BTW, while you are checking out colleges for your daughter, let me suggest that two state schools in VA are excellent and a little less lib than those in New England: UVA and William and Mary are considered "public ivies" and even with out-of-state tuitions are considerably lower than the Ivies and most private schools. (also the atmospheric and political climate tends to be more moderate, if that matters). George Mason is also a superb VA state school that doesn't have the panache of the others, but offers a wonderful education, especially in economics (2 GMU profs were awarded Nobel prizes in econ). FWIW.
LOL! The sex story happened while I was an undergrad at UVA! Great place, great people. And it IS less liberal than most schools, politically, anyway. And one of my boys wants to go there. The other plays squash so he really has to go to New England. Sigh.
My father has audited classes at GMU with Walter Williams. Great perk to being a Virginian. Not that you need any . . .
I had a just 17 year old son who had been sheltered and very naive in 1976 at George town no less who was sexiled from his room by his "sophisticated" 21 year old roomate frequently with his "older woman" girlfriend. I did not find out until later and even then I was darned mad.

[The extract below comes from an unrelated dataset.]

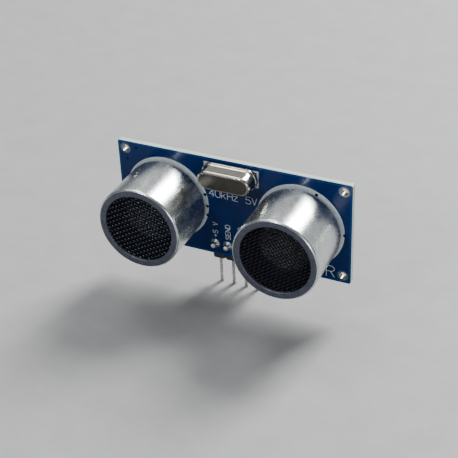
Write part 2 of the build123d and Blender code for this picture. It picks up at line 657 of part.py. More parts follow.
def toe_fillet(rise, run, width):
    """Solder against an end face in the plane Z = 0: a hollow wedge that runs out along +Z."""
    points = [(0, 0), (rise, 0), (rise * 0.35, run * 0.35), (0, run)]
    face = make_face(Plane.YZ * Polyline(*[(LAND_TOP + y, z) for y, z in points], close=True))
    return Pos(-width / 2, 0, 0) * extrude(face, amount=width, dir=(1, 0, 0))


def surface_solder():
    """A hollow fillet at the toe of each lead and at each end of each chip part."""
    made = []
    lead_toe = toe_fillet(LEAD_T * TOE_SHARE, TOE_RUN, LEAD_W)
    for name, (_, z, count) in ICS.items():
        for n in range(1, count + 1):
            lead_x, lead_z = soic_pin(name, n)
            facing = 0 if lead_z > z else 180
            side = 1 if lead_z > z else -1
            made.append(Pos(lead_x, 0, z + side * LEAD_TIP) * Rot(0, facing, 0) * lead_toe)
    for chips, thick in ((RESISTORS, RESISTOR_T), (CAPACITORS, CAPACITOR_T)):
        chip_toe = toe_fillet(thick * CHIP_TOE_SHARE, CHIP_TOE_RUN, CHIP_W * CHIP_TOE_WIDTH)
        for x, z, up in chips:
            for s in (-1, 1):
                end = turn((x, z), up, s * CHIP_L / 2, 0)
                facing = (0 if s > 0 else 180) if up else (90 if s > 0 else -90)
                made.append(Pos(end[0], 0, end[1]) * Rot(0, facing, 0) * chip_toe)
    return made


# ---------------------------------------------------------------- writing every node
def main():
    os.makedirs("parts", exist_ok=True)
    save("board_core", core())
    save("front_solder_mask", mask(pad_cutouts(MASK_GAP), FRONT, CORE_FRONT))
    save("rear_solder_mask", mask(pad_cutouts(MASK_GAP) + land_cutouts(MASK_GAP), CORE_REAR, REAR))
    save("front_legend_ink", front_legend())
    save("rear_legend_ink", rear_legend())
    save("corner_hole_plating", plating(CORNER_HOLES, CORNER_HOLE_R, CORNER_PAD_R))
    save("transducer_hole_plating", plating(EYE_HOLES, EYE_HOLE_R, EYE_PAD_R))
    save("crystal_hole_plating", plating(CRYSTAL_HOLES, CRYSTAL_HOLE_R, CRYSTAL_PAD_R))
    save("header_hole_plating", plating(PIN_HOLES, PIN_HOLE_R, PIN_PAD_R))
    save("via_plating", via_plating())
    save("rear_solder_lands", rear_lands())

    for name in EYES:
        save_eye(name)
    eye_joints = []
    for x, z in EYES.values():
        pins = [Pos(x, 0, z) * pin for pin in eye_pins()]
        for side, pin in zip((-1, 1), pins):
            spot = (x + side * EYE_PIN_PITCH / 2, z)
            eye_joints.append(joint(spot, EYE_HOLE_R, EYE_PAD_R, pin, EYE_JOINT_RISE, EYE_JOINT_TIP_R))
    save("transducer_solder", eye_joints)

    save("crystal_can", crystal_can())
    save("crystal_base", crystal_base())
    save("crystal_glass_seals", glass_seals())
    save("crystal_leads", crystal_leads())
    save("crystal_clips", crystal_clips())
    save("crystal_blank", crystal_blank())
    save("crystal_solder", [
        joint(spot, CRYSTAL_HOLE_R, CRYSTAL_PAD_R, lead, CRYSTAL_JOINT_RISE, CRYSTAL_JOINT_TIP_R)
        for spot, lead in zip(CRYSTAL_HOLES, crystal_leads())
    ])

    save("header_body", header_body())
    save("header_pins", header_pins())
    save("header_solder", [
        joint(spot, PIN_HOLE_R, PIN_PAD_R, pin, PIN_JOINT_REAR_RISE, PIN_JOINT_TIP_R, PIN_JOINT_FRONT_RISE)
        for spot, pin in zip(PIN_HOLES, header_pins())
    ])

    for name in ICS:
        save(f"{name}_package", ic_package(name))
        save(f"{name}_leads", gull_leads(name))
        save(f"{name}_die", die_parts(name))
    save("transistor_package", transistor_package())
    save("transistor_leads", transistor_leads())
    save("chip_resistor_bodies", chip_bodies(RESISTORS, RESISTOR_T))
    save("chip_resistor_overcoats", chip_overcoats())
    save("chip_resistor_terminals", chip_terminals(RESISTORS, RESISTOR_T))
    save("chip_capacitor_bodies", chip_bodies(CAPACITORS, CAPACITOR_T))
    save("chip_capacitor_terminals", chip_terminals(CAPACITORS, CAPACITOR_T))
    save("surface_solder", surface_solder())


main()
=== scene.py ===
"""Looks of the ultrasonic distance sensor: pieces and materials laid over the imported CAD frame.

Sizes in this script are millimetres in the row frame (X along the board, -Y the way the transducers
face, +Z up) and are turned into metres when a mesh is made. Places come from the frame's own boxes.
"""
import json
import math

import bpy
from mathutils import Matrix, Vector
from mathutils.geometry import delaunay_2d_cdt
from mathutils.noise import noise


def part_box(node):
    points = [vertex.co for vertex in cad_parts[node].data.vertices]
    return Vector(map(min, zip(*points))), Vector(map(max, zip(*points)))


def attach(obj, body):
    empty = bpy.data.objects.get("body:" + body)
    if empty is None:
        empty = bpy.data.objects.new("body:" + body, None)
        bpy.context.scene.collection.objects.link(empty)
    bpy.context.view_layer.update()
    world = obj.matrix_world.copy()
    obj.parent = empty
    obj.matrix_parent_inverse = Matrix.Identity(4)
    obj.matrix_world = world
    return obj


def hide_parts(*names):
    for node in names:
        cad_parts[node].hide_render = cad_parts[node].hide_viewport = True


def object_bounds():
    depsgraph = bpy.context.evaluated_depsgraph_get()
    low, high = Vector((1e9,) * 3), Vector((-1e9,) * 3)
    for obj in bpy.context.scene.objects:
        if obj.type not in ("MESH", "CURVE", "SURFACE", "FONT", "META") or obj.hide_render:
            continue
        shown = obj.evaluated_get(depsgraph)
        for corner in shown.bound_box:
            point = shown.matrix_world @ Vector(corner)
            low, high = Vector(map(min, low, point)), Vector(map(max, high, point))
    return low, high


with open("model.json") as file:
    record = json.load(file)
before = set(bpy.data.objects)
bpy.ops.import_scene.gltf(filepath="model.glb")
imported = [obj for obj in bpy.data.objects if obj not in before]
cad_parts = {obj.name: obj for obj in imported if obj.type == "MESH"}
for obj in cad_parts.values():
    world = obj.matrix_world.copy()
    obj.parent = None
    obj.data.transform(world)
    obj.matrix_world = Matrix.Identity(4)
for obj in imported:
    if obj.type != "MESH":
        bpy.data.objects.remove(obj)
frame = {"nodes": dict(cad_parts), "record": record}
cad_lo, cad_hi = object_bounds()

MM = 0.001
TAU = math.tau


# ---------------------------------------------------------------- places read from the frame
def box_mm(node):
    """Lowest and highest corner of a CAD node, in millimetres."""
    lo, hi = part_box(node)
    return lo / MM, hi / MM


def middle(node):
    lo, hi = box_mm(node)
    return (lo + hi) / 2


BOARD_LO, BOARD_HI = box_mm("board_core")
FRONT = box_mm("front_solder_mask")[0].y
REAR = box_mm("rear_solder_mask")[1].y

# The two transducers are the eyes. Their cans are alike.
EYES = {name: middle(f"{name}_can") for name in ("transmitter", "receiver")}
CAN_LO, CAN_HI = box_mm("transmitter_can")
CAN_R = (CAN_HI.x - CAN_LO.x) / 2
CAN_FRONT, CAN_REAR = CAN_LO.y, CAN_HI.y
CAN_WALL = 0.5
SCREEN_CROWN_Y = CAN_FRONT + CAN_WALL  # where the foremost wire crowns touch the can's rim

HEADER_LO, HEADER_HI = box_mm("header_solder")
PIN_PITCH = 2.54
PIN_XS = [(i - 1.5) * PIN_PITCH for i in range(4)]
PIN_Z = (HEADER_LO.z + HEADER_HI.z) / 2


def islands(node):
    """The (X, Z) box of each separate solid of a node, from its mesh."""
    mesh = frame["nodes"][node].data
    parent = list(range(len(mesh.vertices)))

    def root(i):
        while parent[i] != i:
            parent[i] = parent[parent[i]]
            i = parent[i]
        return i

    seen = {}
    for v in mesh.vertices:
        spot = tuple(round(c / MM, 3) for c in v.co)
        first = seen.setdefault(spot, v.index)
        parent[root(v.index)] = root(first)
    for edge in mesh.edges:
        start, end = edge.vertices
        parent[root(start)] = root(end)
    boxes = {}
    for v in mesh.vertices:
        x, z = v.co.x / MM, v.co.z / MM
        x0, x1, z0, z1 = boxes.get(root(v.index), (x, x, z, z))
        boxes[root(v.index)] = (min(x0, x), max(x1, x), min(z0, z), max(z1, z))
    return sorted(boxes.values())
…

To this day I do not know how I could have prepared him. I did hear my daughter telling her 18 year old first time going away to college that he was not to be sexiled from his room. I do not believe that was hovering.
No, of course it's not hovering to warn them what can happen. It gives them preparation for the situation so they can stand up for their rights. Hovering is dealing with the roommate yourself or requesting your child be moved.